The Republic of Korea (South Korea) holds File 00881 (Kimjang, 2013) — focusing on the collective seasonal production and sharing practice, emphasizing the community event and family knowledge transmission. The Democratic People’s Republic of Korea (North Korea) holds File 01063 (Tradition of kimchi-making, 2015) — covering a distinct tradition in which kimchi is described as having “hundreds of variants” and being served daily and at special occasions. North Korean kimchi generally uses less chili, less seafood, and more sugar compared to southern traditions.

How is kimjang knowledge transmitted?

Kimjang knowledge — the specific methods, ingredient ratios, fermentation timing, and regional recipe variations — is transmitted within families, traditionally from mothers-in-law to daughters-in-law at the time of marriage. UNESCO’s 2013 inscription specifically acknowledged this transmission channel. The practice also transmits through collective events: participants learn through doing, observing the techniques of experienced practitioners in the communal kimjang gathering.

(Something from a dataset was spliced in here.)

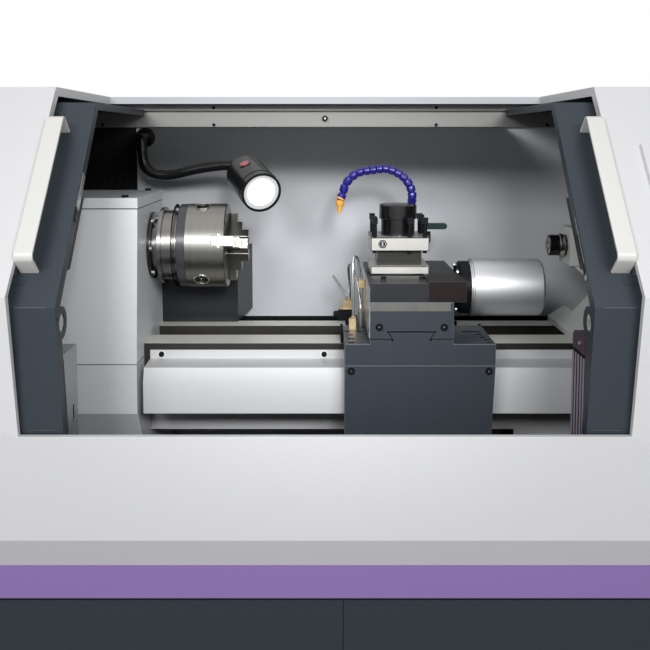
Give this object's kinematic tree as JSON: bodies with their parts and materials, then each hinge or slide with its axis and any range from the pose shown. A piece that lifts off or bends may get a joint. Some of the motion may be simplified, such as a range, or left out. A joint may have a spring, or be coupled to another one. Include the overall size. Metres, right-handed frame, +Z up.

How many UNESCO intangible cultural heritage elements does South Korea have?

South Korea (Republic of Korea) has 22 elements on UNESCO’s Representative List as of 2024. These include Royal ancestral ritual in Jongmyo shrine (2008), Pansori (2008), Gangneung Danoje (2008), Ganggangsullae (2009), Taekkyeon (2011), Arirang (2012), Kimjang (2013), Nongak (2014), Jeju Haenyeo (2016), Ssirum wrestling (2018), Yeondeunghoe (2020), Talchum mask dance (2022), and Jang-making (2024). South Korea ratified the 2003 Convention on February 9, 2005.